Decision modeling and the graphical decision requirements diagram (DRD) helps analytics teams:

  • Assess the predictive model’s value in business terms.
  • Select the right delivery option.
  • Know how to make the analytic actionable.

This is the third in a series of blog posts on Fixing the Broken Links in the Analytics Value Chain. I started by summarizing some great survey results from the Economist Information Unit (sponsored by ZS Associates). This survey identified two broken links in the analytics value chain. In the second post, The Analytics Value Chain: Framing Analytics with Decision Modeling,  I addressed one of these (the failure of many analytic projects to accurately frame their problem so they could effectively solve it).

This post is about using decision modeling to fix the second broken link – the problems that analytic projects have operationalizing their results.

The first step in making sure that an analytic is going to be used and the business value will be realized is to make sure the evaluation of a completed model is a business evaluation not a technical one. Analytic teams can use a decision model that puts their analytic into a business decision-making context to evaluate the analytic to make sure it’s really going to help improve that decision-making.

Without decision modeling, analytic teams often assess the statistical accuracy of a model in technical terms without considering if the model is going to be useful in business terms.

The next step is making sure you select the right analytic delivery options. The style of analytic (is it visual or numeric, fixed or interactive for instance) must match the style of decision making intended. An automated decision, embedded in a website for instance, requires a different approach to a manual decision being made by a call center rep. An analytic that must be used to make a decision by a mobile worker is different from one that supports a desktop worker and so on.

A decision model also helps ensure the organizational impact is clear. Whose behavior will have to change? Have they been involved in reviewing the analytic? Which systems or processes will have to be re-coded around the analytical decision? Can It make these changes? Does the data the model need exist in those systems?, etc. Far too many models get built but take so long to deploy they are worthless by the time anyone uses them – or the organization just gives up on it. Getting this clear up front makes for an easier, quicker deployment cycle.
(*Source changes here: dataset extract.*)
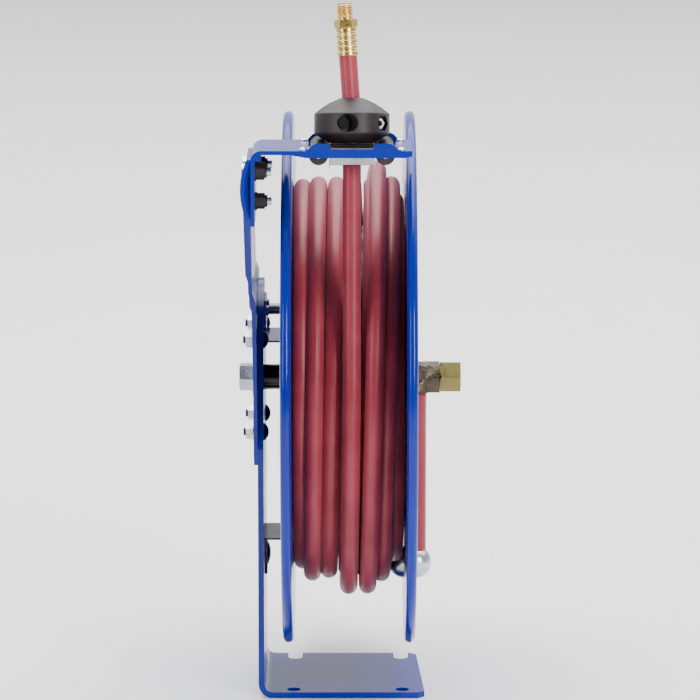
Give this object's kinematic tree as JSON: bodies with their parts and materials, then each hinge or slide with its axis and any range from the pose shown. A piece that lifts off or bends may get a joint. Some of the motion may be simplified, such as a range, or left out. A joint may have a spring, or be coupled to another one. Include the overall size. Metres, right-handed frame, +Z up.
{
  "type": "spring rewind hose reel",
  "caption": "Spring-rewind air hose reel on a one-sided steel stand, with a roller hose guide, a swivel inlet, a ratchet and pawl, and a hose with a ball stopper.",
  "frame": {"origin": "centre of the base's four mounting places, on the underside of the base", "axes": "+Z up, +X along the drum axle towards the air inlet, -Y towards the front where the hose comes out"},
  "size_m": [0.1816, 0.436, 0.577],
  "materials": {
    "blue_paint": "gloss",
    "dark_blue_paint": "gloss",
    "zinc": "satin",
    "spring_steel": "satin",
    "black_steel": "gloss",
    "brass": "satin",
    "bronze": "satin",
    "black_plastic": "satin",
    "hose_rubber": "satin",
    "seal_rubber": "matte"
  },
  "bodies": {
    "frame": {"base_upright": "blue_paint", "guide_arm": "blue_paint", "arm_bolts": "dark_blue_paint", "arm_nuts": "zinc", "guide_bracket": "blue_paint", "bracket_bolts": "zinc", "bracket_nuts": "black_plastic", "guide_side_plates": "zinc", "guide_screws": "zinc", "side_roller_pins": "zinc", "cross_roller_pins": "zinc", "axle": "black_steel", "axle_nut": "zinc", "axle_washer": "zinc", "axle_clip": "spring_steel", "spring_arbor": "spring_steel", "pawl_bracket": "blue_paint", "pawl_pivot": "zinc", "pawl_spring": "spring_steel", "guard_tab": "dark_blue_paint", "guard_tab_bolt": "dark_blue_paint", "hose_lead": "hose_rubber"},
    "drum": {"left_disc": "blue_paint", "right_disc": "blue_paint", "drum_core": "blue_paint", "left_hub": "spring_steel", "right_hub": "spring_steel", "left_bearing": "bronze", "right_bearing": "bronze", "spring_case": "spring_steel", "main_spring": "spring_steel", "ratchet_wheel": "zinc", "disc_screws": "zinc", "hose_winding": "hose_rubber", "riser_elbow": "zinc", "inner_ferrule": "brass", "jumper_hose": "hose_rubber", "swivel_body": "brass"},
    "inlet": {"inlet_nut": "brass", "inlet_seals": "seal_rubber"},
    "pawl": {"pawl": "zinc"},
    "roller_left": {"side_roller_left": "black_plastic"},
    "roller_right": {"side_roller_right": "black_plastic"},
    "roller_front": {"cross_roller_front": "black_plastic"},
    "roller_rear": {"cross_roller_rear": "black_plastic"},
    "hose_end": {"hose_end": "hose_rubber", "stopper_front": "black_plastic", "stopper_rear": "black_plastic", "stopper_bolts": "black_steel", "stopper_nuts": "zinc", "end_ferrule": "brass", "end_fitting": "brass"}
  },
  "joints": [
    {"name": "drum_spin", "type": "hinge", "parent": "frame", "child": "drum", "pos_m": [0, 0, 0.2556], "axis": [-1, 0, 0], "range_deg": [0, 360], "stiffness_Nm_per_rad": 0.12, "springref_deg": -716.2},
    {"name": "hose_pull", "type": "slide", "parent": "frame", "child": "hose_end", "axis": [0, 0.1595, 0.9872], "range_m": [0, 1.0764]},
    {"name": "pawl_swing", "type": "hinge", "parent": "frame", "child": "pawl", "pos_m": [-0.048, 0.024, 0.308], "axis": [1, 0, 0], "range_deg": [0, 12], "stiffness_Nm_per_rad": 0.05, "springref_deg": -5.73},
    {"name": "inlet_swivel", "type": "hinge", "parent": "drum", "child": "inlet", "pos_m": [0.07, 0, 0.2556], "axis": [1, 0, 0], "continuous": true},
    {"name": "roller_left_turn", "type": "hinge", "parent": "frame", "child": "roller_left", "pos_m": [-0.0229, -0.14, 0.463], "axis": [0, 1, 0], "continuous": true},
    {"name": "roller_right_turn", "type": "hinge", "parent": "frame", "child": "roller_right", "pos_m": [0.0289, -0.14, 0.463], "axis": [0, 1, 0], "continuous": true},
    {"name": "roller_front_turn", "type": "hinge", "parent": "frame", "child": "roller_front", "pos_m": [0.003, -0.1566, 0.4619], "axis": [1, 0, 0], "continuous": true},
    {"name": "roller_rear_turn", "type": "hinge", "parent": "frame", "child": "roller_rear", "pos_m": [0.003, -0.1234, 0.4576], "axis": [1, 0, 0], "continuous": true}
  ],
  "couplings": [
    {"joint": "hose_pull", "follows": "drum_spin", "m_per_rad": 0.1713}
  ]
}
It’s important to remember that real improvement to decision-making is going to require that you wrap your analytic model in decision-making logic to make it actionable. Your decision model shows you how to do this, modeling the non-analytic elements of the decision-making as well as showing how the analytic is used by the decision. For instance, a decision model for claims processing might include a fraud prediction as well as audit, regulatory and policy-based exclusions.

A quick aside here: A business rules management system (BRMS), especially one integrated with good analytic model deployment capabilities, is an effective platform to deploy a decision service to automate or support the decisions you have modeled. It will let you deploy your model for real-time or at least low-latency execution too, an increasingly important consideration. Integrated with your decision model it can support the ongoing maintenance and management of the decision-making that’s wrapped around your analytic.

One final thing. Change is not a one-time thing. Once deployed, models must be monitored and kept up to date, so make sure you capture the right data to prove it works and to see when it degrades. Nothing undermines long term success like an un-monitored model. A decision model shows what interim results and business outcomes should be tracked and this should be combined with data about the model and its behavior to allow ongoing monitoring and improvement of the model and the decision.